Does this make everything OK in Clips Nation? Well, it's a hell of a lot better than it was for the last five days or so. In fact, it's pretty damn good. The wing rotation feels massively upgraded, with returnees J.J. Redick and Jamal Crawford being joined by newcomers Paul Pierce, Lance Stevenson and yes, even Wesley Johnson. If they can retain Austin Rivers (a Fegan client, oops) and Glen Davis then the point guard and big rotations are no worse than they were in the post season, and they still have some time to try to shore them up a bit more. Losing Jordan for nothing would have been a terrible blow -- keeping him becomes the second greatest comeback in franchise history (still can't beat Game 1 in 2012 against the Grizzlies).

This all sucks for Dallas, but I'm completely serious when I say that it's probably for the best in the long run. They will clearly be much worse this season without Jordan, but with him they were still first round playoff fodder in the loaded West. Meanwhile, tying up $50M in three nice but ultimately limited players (Chandler Parson, Wesley Matthews and Jordan) was a recipe for disaster. Better to maintain the cap space and try to sign a true franchise player for the max, as opposed to simply telling someone that they are a franchise player when they're not.

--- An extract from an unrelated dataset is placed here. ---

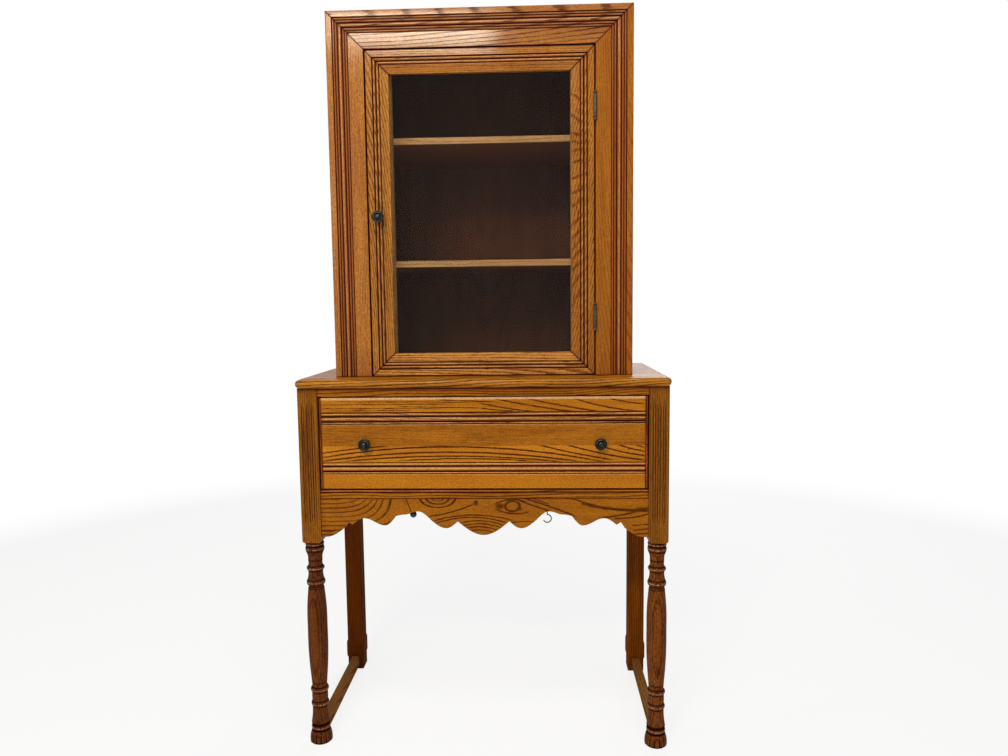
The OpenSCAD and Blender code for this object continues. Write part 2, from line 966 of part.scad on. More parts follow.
ring_h = 12;
quirk_h = 1.2;
foot_rows = [
  [2, hoof_r - 3, hoof_r - 1, 0],
  [hoof_h - 2, hoof_r - 0.8, ankle_r, 1.6],
  [quirk_h, ankle_r - 1.4, ankle_r - 1.4, 0],
  [ring_h - 1, ankle_r - 0.8, ankle_r - 0.8, 1.2],
  [quirk_h, ankle_r - 2.8, ankle_r - 2.8, 0],
  [3.4, ankle_r - 2.6, ankle_r, 0],
  [42, ankle_r, waist_r + 0.4, -1],
  [ring_h, waist_r + 1, waist_r + 1, ring_r - waist_r - 1],
  [23, waist_r + 0.4, waist_r + 0.4, 0.5],
  [ring_h, waist_r + 1, waist_r + 1, ring_r - waist_r - 0.6],
  [11, waist_r - 0.4, vase_end_r, -0.4]
];
neck_rows = [
  [5, vase_end_r + 0.8, waist_r - 0.6, 0],
  [4, waist_r - 0.6, waist_r + 0.6, 0],
  [ring_h, ring_r - 0.6, ring_r - 1, 1.7],
  [22, ring_r - 1.4, waist_r - 0.6, -1.1],
  [ring_h - 1, waist_r, waist_r, ring_r - waist_r],
  [14, neck_r + 0.4, neck_r + 0.4, -0.5],
  [22, neck_r + 0.4, collar_r - 1, -1.6],
  [21, collar_r - 0.6, collar_r - 1.5, 1.2],
  [2, collar_r - 1.7, collar_r - 3, 0]
];

function turning(top) =
  let (
    low = height_of(foot_rows, len(foot_rows)),
    high = top - height_of(neck_rows, len(neck_rows)),
    waist = high - 0.41 * (high - low),
    swell = (vase_r - vase_end_r) * 0.4
  ) concat(
    [[0, 0]],
    stack(foot_rows, 0),
    stretch([waist - low, vase_end_r, vase_r, swell], low + 0.4, 14),
    stretch([high - waist - 0.8, vase_r - 0.05, vase_end_r + 0.8, swell * 0.8], waist + 0.5, 12),
    stack(neck_rows, high),
    [[tenon_r, top], [tenon_r, top + tenon_l], [0, top + tenon_l]]
  );

module toe_lines() {
  for (i = [0:toe_n - 1])
    rotate([0, 0, -90 + (i - (toe_n - 1) / 2) * toe_pitch])
      translate([hoof_r + 0.5, 0, -2])
        rotate([0, -10, 0])
          cylinder(h = hoof_h - 7, r = toe_r);
}

module front_leg() {
  difference() {
    translate([post_x, leg_y, 0])
      difference() {
        rotate_extrude()
          polygon(turning(post_foot - joint_gap));
        toe_lines();
      }
    stretcher_box(joint_gap);
  }
}

module left_front_leg() {
  color(wood_dark)
    mirror([1, 0, 0])
      front_leg();
}

module right_front_leg() {
  color(wood_dark)
    front_leg();
}

// Back legs and stretchers

module back_leg() {
  b = block_out;
  slab(back_leg_in, half_w, back_leg_y, back_y, 0, case_top);
  slab(back_leg_in - b, half_w + b, back_leg_y - b, back_y, block_foot, block_foot + block_h);
}

module left_back_leg() {
  color(wood_dark)
    mirror([1, 0, 0])
      back_leg();
}

module right_back_leg() {
  color(wood_b)
    back_leg();
}

stretcher_x = half_w - back_leg_s / 2;

module stretcher_box(gap) {
  slab(stretcher_x - stretcher_w / 2 - gap, stretcher_x + stretcher_w / 2 + gap,
       leg_y + hoof_r - stretcher_in - gap, back_leg_y, stretcher_z - gap, stretcher_z + stretcher_h + gap);
}

module stretcher() {
  difference() {
    stretcher_box(0);
    slab(half_w - back_leg_s - block_out - 1, half_w + block_out + 1, back_leg_y - block_out, back_y,
         block_foot, block_foot + block_h);
  }
}

module left_stretcher() {
  color(wood_dark)
    mirror([1, 0, 0])
      stretcher();
}

module right_stretcher() {
  color(wood_b)
    stretcher();
}

// Case

module case_side() {
  slab(side_in, side_in + side_t, post_y + post_s, back_leg_y, side_foot, case_top);
}

module left_case_side() {
  color(wood_b)
    mirror([1, 0, 0])
      case_side();
}

module right_case_side() {
  color(wood_b)
    case_side();
}

module case_back() {
  color(wood_b)
    slab(-back_leg_in, back_leg_in, panel_front, back_y, side_foot, case_top);
}

module case_top_rail() {
  y = post_y + rail_setback;
  color(wood_a)
    slab(-post_in, post_in, y, y + rail_t, open_top, case_top);
}

module case_lower_rail() {
  y = post_y + rail_setback;
  r = rail_bead_r;
  color(wood_a)
    difference() {
      union() {
        slab(-post_in, post_in, y, y + low_rail_d, low_rail_foot, low_rail_top - 2 * r - 1);
        slab(-post_in, post_in, y + r, y + low_rail_d, low_rail_foot, low_rail_top);
        translate([-post_in, y + r, low_rail_top - r])
          rotate([0, 90, 0])
            cylinder(h = 2 * post_in, r = r);
      }
      for (x = [hook_x, -peg_x])
        translate([x, post_y + hook_y, low_rail_foot - 1])
          cylinder(h = hook_grip + 2, r = hook_wire / 2 + joint_gap);
    }
}

// Lower edge of the apron, half of it: places from the middle out, on an apron 754 wide, with
// heights above the lowest lobe. The last number of a row tells how the edge goes on to the next
// row: 0 is level at both ends, 1 is level here only, 2 is level at the next row only and 3 is
// straight.
apron_edge = [
  [0, 0, 1], [59.5, 32, 2], [86.5, 16, 1], [121, 35, 2], [151.5, 55.5, 0], [183, 48, 1], [201, 45, 1],
  [206, 40, 2], [228, 22.5, 0], [276, 39.5, 1], [304.5, 24, 3], [314.5, 30.5, 3], [323, 17, 2], [366, -4.5, 3]
];

function ease(kind, t) =
  kind == 0 ? (1 - cos(180 * t)) / 2 : kind == 1 ? 1 - cos(90 * t) : kind == 2 ? sin(90 * t) : t;

function edge_points(side, steps = 6) = [
  for (i = [0:len(apron_edge) - 2], k = [0:steps - 1])
    let (a = apron_edge[i], b = apron_edge[i + 1], t = k / steps)
      [side * apron_fit * (a[0] + (b[0] - a[0]) * t), apron_low + a[1] + (b[1] - a[1]) * ease(a[2], t)]
];

function reversed(list) = [for (i = [len(list) - 1:-1:1]) list[i]];

apron_low = apron_top - apron_h;
apron_fit = post_in / (754 / 2);
apron_end_x = apron_fit * apron_edge[len(apron_edge) - 1][0];
apron_end = apron_low + apron_edge[len(apron_edge) - 1][1];

module apron() {
  y = post_y + apron_setback;
  color(wood_a)
    prism_y(concat(
      [[-post_in, apron_top], [-post_in, apron_end], [-apron_end_x, apron_end]],
      reversed(edge_points(-1)),
      edge_points(1),
      [[apron_end_x, apron_end], [post_in, apron_end], [post_in, apron_top]]
    ), y, y + apron_t);
}

rail_back = post_y + rail_setback + low_rail_d;

module dust_board() {
  color(wood_b) {
    slab(-side_in, side_in, rail_back, back_leg_y, dust_z, dust_z + dust_t);
    slab(-back_leg_in, back_leg_in, back_leg_y - eps, panel_front, dust_z, dust_z + dust_t);
  }
}

// A runner carries the drawer side and guides it from outside; its tail carries the drawer stop
module drawer_runner() {
  inner = drawer_side_x - runner_lap;
  top = low_rail_top;
  slab(inner, side_in, rail_back, back_leg_y, dust_z + dust_t, top);
  slab(inner, back_leg_in, back_leg_y - eps, panel_front, dust_z + dust_t, top);
  slab(drawer_side_x + guide_gap, side_in, rail_back, back_leg_y, top - eps, top + runner_h);
}

module left_drawer_runner() {
  color(wood_b)
    mirror([1, 0, 0])
      drawer_runner();
}

module right_drawer_runner() {
  color(wood_b)
    drawer_runner();
}

module drawer_kickers() {
  color(wood_b)
    for (s = [0, 1])
      mirror([s, 0, 0])
        slab(drawer_side_x - runner_lap, side_in, post_y + post_s, back_leg_y,
             drawer_side_top + kicker_gap, case_top);
}

module drawer_stops() {
  color(wood_b)
    for (s = [0, 1])
      mirror([s, 0, 0])
        slab(drawer_side_x - runner_lap, drawer_side_x, drawer_back_y + drawer_stop_gap,
             drawer_back_y + drawer_stop_gap + drawer_stop_l, low_rail_top, low_rail_top + runner_h);
}

// Hooks under the case, screwed up into the lower rail

hook_grip = 14;

module ring_hook() {
  w = hook_wire / 2;
  y = post_y + hook_y;
  color([0.4, 0.42, 0.45]) {
    translate([hook_x, y, hook_z])
      rotate([90, 0, 0])
        rotate([0, 0, 205])
          rotate_extrude(angle = 245)
            translate([hook_ring_r, 0])
              circle(r = w);
    translate([hook_x, y, hook_z + hook_ring_r])
      cylinder(h = low_rail_foot - hook_z - hook_ring_r + hook_grip, r = w);
  }
}

module ball_peg() {
  y = post_y + hook_y;
  color([0.05, 0.05, 0.06]) {
    translate([-peg_x, y, peg_z])
      sphere(r = peg_ball_d / 2);
    translate([-peg_x, y, peg_z])
      cylinder(h = low_rail_foot - peg_z + hook_grip, r = hook_wire / 2);
  }
}

// Drawer

drawer_reeds = [reed_w + 3, wide_reed_w + 1.6, reed_w - 1];
drawer_reed_w = sum_to(drawer_reeds, 3);
drawer_band_w = (drawer_h - drawer_flat_h) / 2 - drawer_reed_w - groove_w;
drawer_flat_x = (drawer_h - drawer_flat_h) / 2;
drawer_low_band_x = drawer_h - drawer_band_w;

module drawer_section() {
  translate([0, groove_depth])
    square([drawer_h, drawer_front_t - groove_depth]);
  band(drawer_band_w, drawer_front_t, 2.5);
  reeds(drawer_band_w, drawer_reeds);
  translate([drawer_flat_x, 0])
    square([drawer_flat_h, drawer_front_t]);
  reeds(drawer_flat_x + drawer_flat_h, drawer_reeds);
  translate([drawer_low_band_x, 0])
    square([drawer_band_w, drawer_front_t]);
}

module drawer_front() {
  half = drawer_half - end_bead_w;
  color(wood_a)
    difference() {
      union() {
        translate([0, drawer_y, 0])
          top_member(half, drawer_top)
            drawer_section();
        slab(-drawer_half, drawer_half, drawer_y + groove_depth, drawer_y + drawer_front_t,
             drawer_foot, drawer_top);
      }
      for (x = [-drawer_knob_x, drawer_knob_x])
        translate([x, 0, drawer_mid])
          knob_hole(drawer_y, drawer_front_t);
    }
}

module drawer_end_beads() {
  w = end_bead_w - joint_gap;
  color(wood_b)
    for (s = [0, 1])
      mirror([s, 0, 0])
        intersection() {
          translate([drawer_half - w / 2, drawer_y + groove_depth, drawer_foot])
            cylinder(h = drawer_h, r = w / 2);
          slab(drawer_half - w, drawer_half, drawer_y, drawer_y + groove_depth, drawer_foot, drawer_top);
        }
}

module drawer_side() {
  slab(drawer_side_x - drawer_side_t, drawer_side_x, drawer_y + drawer_front_t, drawer_back_y,
       drawer_side_foot, drawer_side_top);
}

module drawer_groove(gap) {
  z = drawer_side_foot + drawer_floor_z;
  slab(-drawer_side_x + drawer_side_t / 2 - gap, drawer_side_x - drawer_side_t / 2 + gap,
       drawer_y + drawer_front_t, drawer_back_y - drawer_side_t, z - gap, z + drawer_floor_t + gap);
}

module drawer_left_side() {
  color(wood_b)
    difference() {
      mirror([1, 0, 0])
        drawer_side();
      drawer_groove(joint_gap);
    }
}

module drawer_right_side() {
  color(wood_b)
    difference() {
      drawer_side();
      drawer_groove(joint_gap);
    }
}

module drawer_back() {
  in = drawer_side_x - drawer_side_t;
  color(wood_b)
    slab(-in, in, drawer_back_y - drawer_side_t, drawer_back_y, drawer_side_foot, drawer_side_top);
}

module drawer_bottom() {
  color(wood_b)
    drawer_groove(0);
}

module drawer_knobs() {
  color(bronze)
    for (x = [-drawer_knob_x, drawer_knob_x])
      translate([x, drawer_y, drawer_mid])
        bored_knob();
}

module drawer_knob_screws() {
  color("silver")
    for (x = [-drawer_knob_x, drawer_knob_x])
      translate([x, drawer_y, drawer_mid])
        knob_screw(drawer_front_t - knob_head_in);
}

left_front_post();
right_front_post();
left_front_leg();
right_front_leg();
left_back_leg();
right_back_leg();
left_stretcher();
right_stretcher();
left_case_side();
right_case_side();
case_back();
case_top_rail();
case_lower_rail();
apron();
dust_board();
left_drawer_runner();
right_drawer_runner();
drawer_kickers();
drawer_stops();
top_board();
ring_hook();
ball_peg();
left_face_stile();
right_face_stile();
top_face_rail();
left_upper_side();
right_upper_side();
upper_top_panel();
upper_bottom_panel();
upper_back();
upper_shelf();
lower_shelf();
upper_shelf_cleats();
lower_shelf_cleats();
left_stop_board();
right_stop_board();
case_hinge_leaves();
hinge_pins();
case_hinge_screws();
door_catch();
door_left_stile();
door_right_stile();
door_top_rail();
door_bottom_rail();
door_glass();
glazing_beads();
door_knob();
door_knob_screw();
door_hinge_leaves();
door_hinge_screws();
catch_plate();
drawer_front();
drawer_left_side();
drawer_right_side();
drawer_back();
drawer_bottom();
drawer_knobs();
drawer_knob_screws();
drawer_end_beads();
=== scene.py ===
import json
import math

import bmesh
import bpy
from mathutils import Matrix, Vector


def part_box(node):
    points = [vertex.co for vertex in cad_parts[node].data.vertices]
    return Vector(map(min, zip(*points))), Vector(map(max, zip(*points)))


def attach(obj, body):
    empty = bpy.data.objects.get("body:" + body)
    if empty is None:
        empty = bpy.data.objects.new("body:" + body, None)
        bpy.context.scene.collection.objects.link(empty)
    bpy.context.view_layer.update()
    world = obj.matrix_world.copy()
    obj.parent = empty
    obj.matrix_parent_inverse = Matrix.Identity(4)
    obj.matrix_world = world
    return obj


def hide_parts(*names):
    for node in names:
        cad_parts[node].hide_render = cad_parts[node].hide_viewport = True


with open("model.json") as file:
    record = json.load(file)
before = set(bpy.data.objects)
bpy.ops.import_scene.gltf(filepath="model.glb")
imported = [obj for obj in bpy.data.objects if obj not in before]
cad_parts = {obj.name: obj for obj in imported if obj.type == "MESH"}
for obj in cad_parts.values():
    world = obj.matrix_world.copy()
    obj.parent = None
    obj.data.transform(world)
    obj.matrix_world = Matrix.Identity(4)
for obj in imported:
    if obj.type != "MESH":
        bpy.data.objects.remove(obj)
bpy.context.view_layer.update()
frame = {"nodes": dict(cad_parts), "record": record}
record = frame["record"]
scene = bpy.context.scene
mm = 0.001

slots = {part["node"]: part["material_slot"] for part in record["subparts"]}
bodyOf = {node: body for body, nodes in record["behaviour"]["bodies"].items() for node in nodes}


def boxOf(node):
    low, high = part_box(node)
    return [v / mm for v in low], [v / mm for v in high]


def place(name, data):
    made = bpy.data.objects.new(name, data)
    scene.collection.objects.link(made)
    return made


# Shader maths: a wire is a socket, and an expression on wires adds the nodes that it needs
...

The Clippers, somehow, have become the best off-season story in the NBA, year in and year out. In 2011 it was the acquisition of Chris Paul after his trade to the Lakers was rescinded for "basketball reasons". In 2013 it was Doc Rivers, one of the only coaches ever to get traded. Last season it was the ownership change with Donald Sterling out and Steve Ballmer in. And now this -- the weirdest day in NBA history.

Every time I think I've seen it all in the NBA, they come up with something else.